## Goal:
Reproduce all of the data word for word.

## Data excerpt:
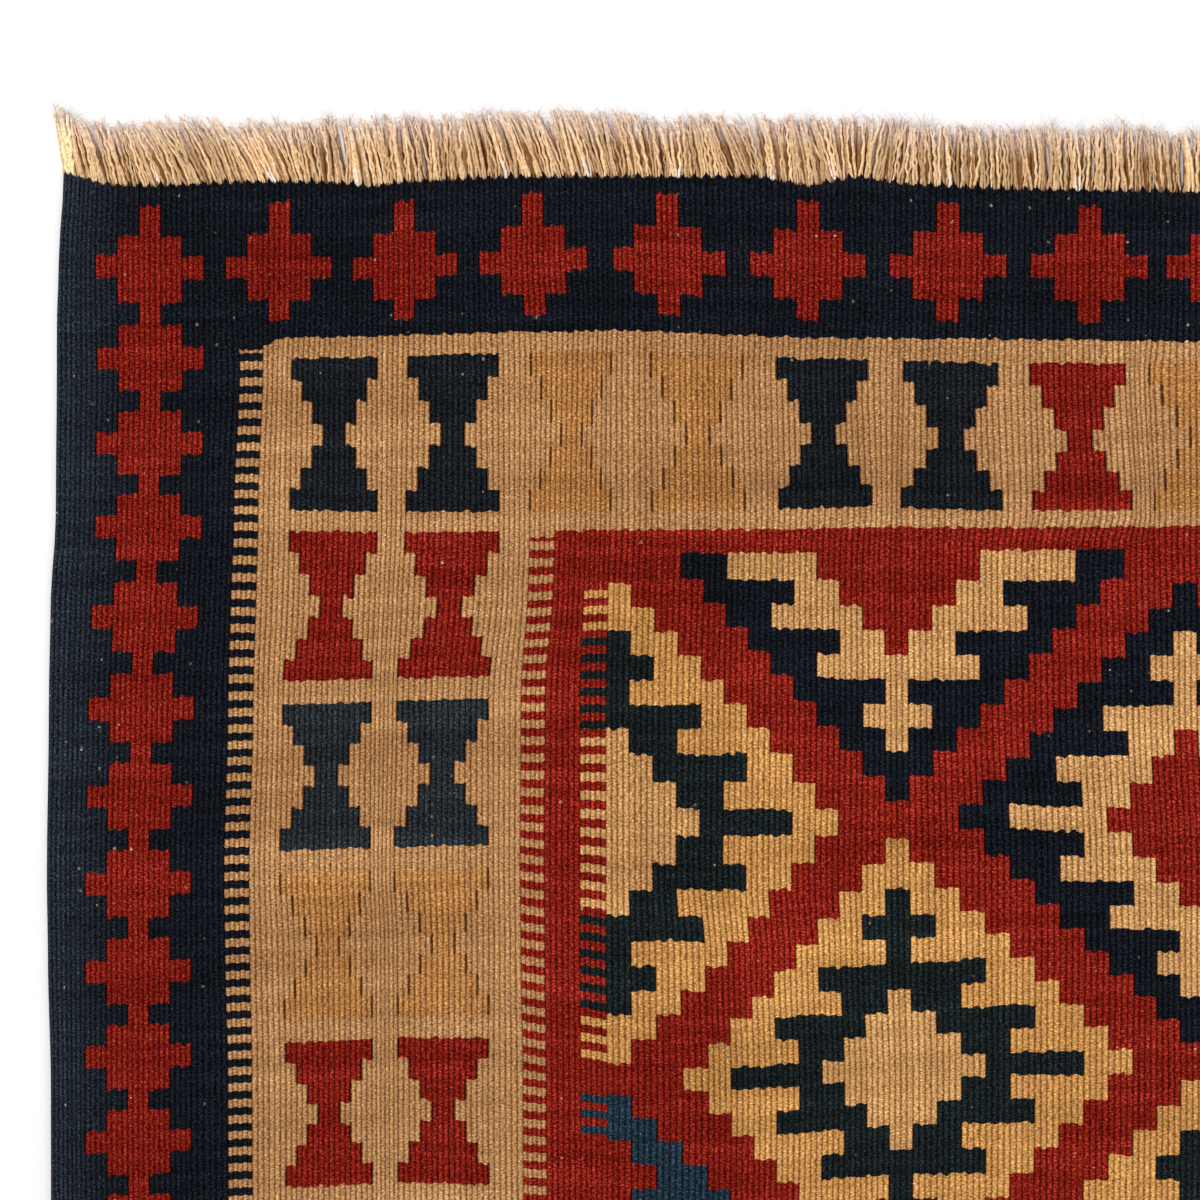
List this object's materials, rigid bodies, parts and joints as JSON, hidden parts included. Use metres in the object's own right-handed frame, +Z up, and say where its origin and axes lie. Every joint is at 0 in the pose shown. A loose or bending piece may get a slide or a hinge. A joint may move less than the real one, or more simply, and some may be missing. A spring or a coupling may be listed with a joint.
{
  "type": "kilim rug",
  "caption": "Flat-woven wool kilim in slit tapestry with stepped diamonds, a border of crosses and hourglasses, and short fringes.",
  "frame": {"origin": "centre of the rug on the floor, at the foot of its bounding box", "axes": "+X across the rug towards its right selvedge, +Y along its length towards the far fringe, +Z up from the floor"},
  "size_m": [1.002, 1.5426, 0.003],
  "materials": {
    "wool_ground": "weft-faced slit tapestry of dyed wool in navy, steel blue, brick red, beige and gold, with fine ribs along the rug",
    "warp_fringe": "trimmed ends of undyed tan wool warps"
  },
  "bodies": {
    "root": {"kilim_ground": "wool_ground", "fringe_far": "warp_fringe", "fringe_near": "warp_fringe"}
  },
  "joints": []
}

## Task response:
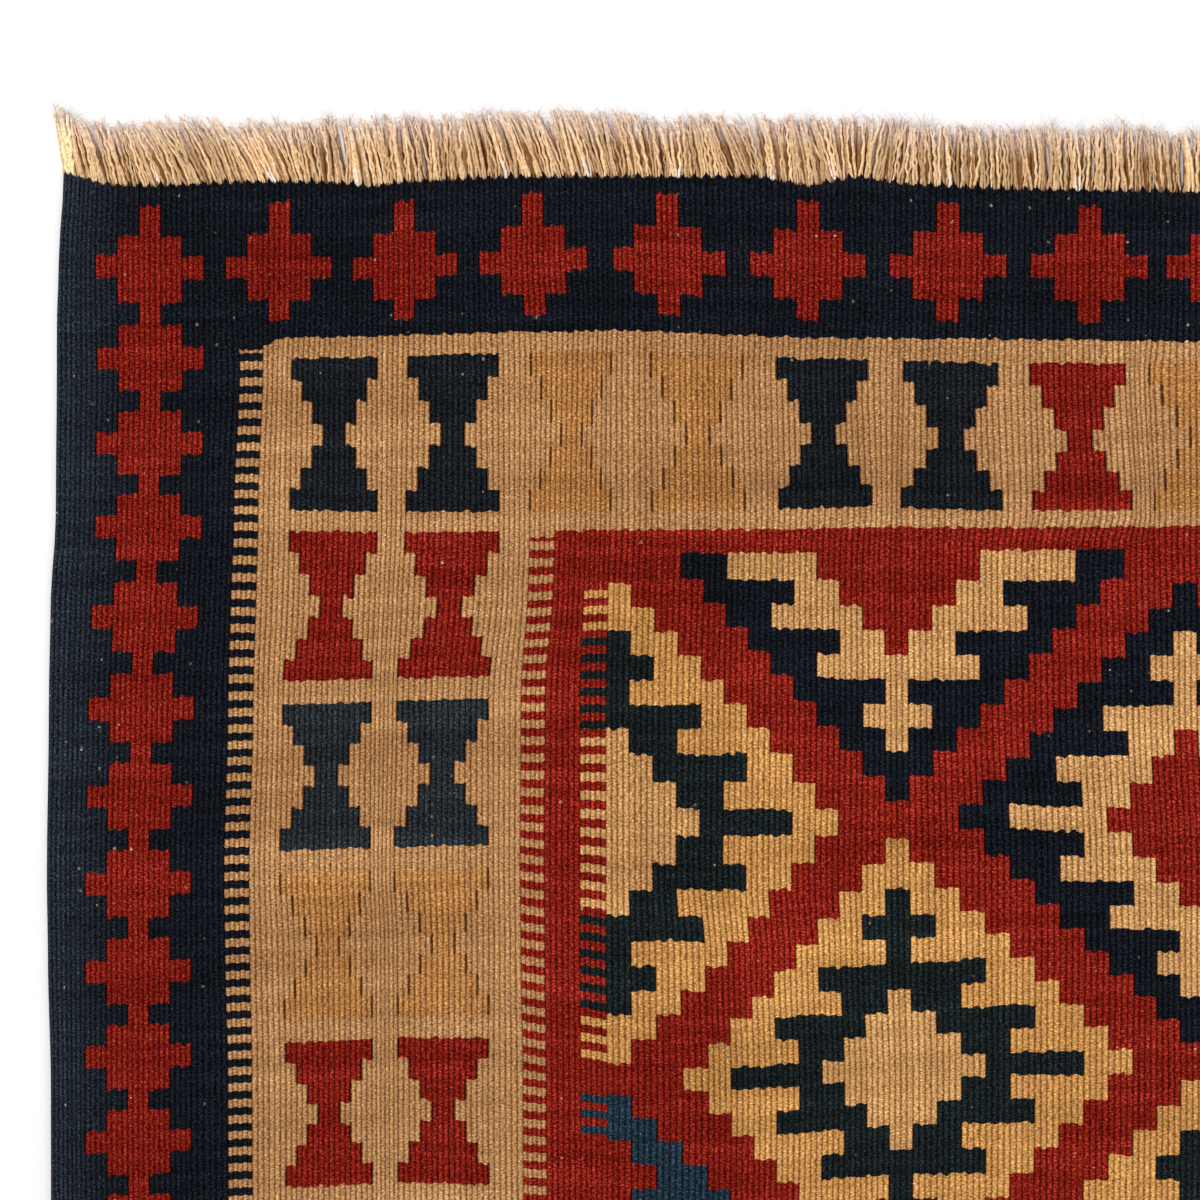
List this object's materials, rigid bodies, parts and joints as JSON, hidden parts included. Use metres in the object's own right-handed frame, +Z up, and say where its origin and axes lie. Every joint is at 0 in the pose shown. A loose or bending piece may get a slide or a hinge. A joint may move less than the real one, or more simply, and some may be missing. A spring or a coupling may be listed with a joint.
{
  "type": "kilim rug",
  "caption": "Flat-woven wool kilim in slit tapestry with stepped diamonds, a border of crosses and hourglasses, and short fringes.",
  "frame": {"origin": "centre of the rug on the floor, at the foot of its bounding box", "axes": "+X across the rug towards its right selvedge, +Y along its length towards the far fringe, +Z up from the floor"},
  "size_m": [1.002, 1.5426, 0.003],
  "materials": {
    "wool_ground": "weft-faced slit tapestry of dyed wool in navy, steel blue, brick red, beige and gold, with fine ribs along the rug",
    "warp_fringe": "trimmed ends of undyed tan wool warps"
  },
  "bodies": {
    "root": {"kilim_ground": "wool_ground", "fringe_far": "warp_fringe", "fringe_near": "warp_fringe"}
  },
  "joints": []
}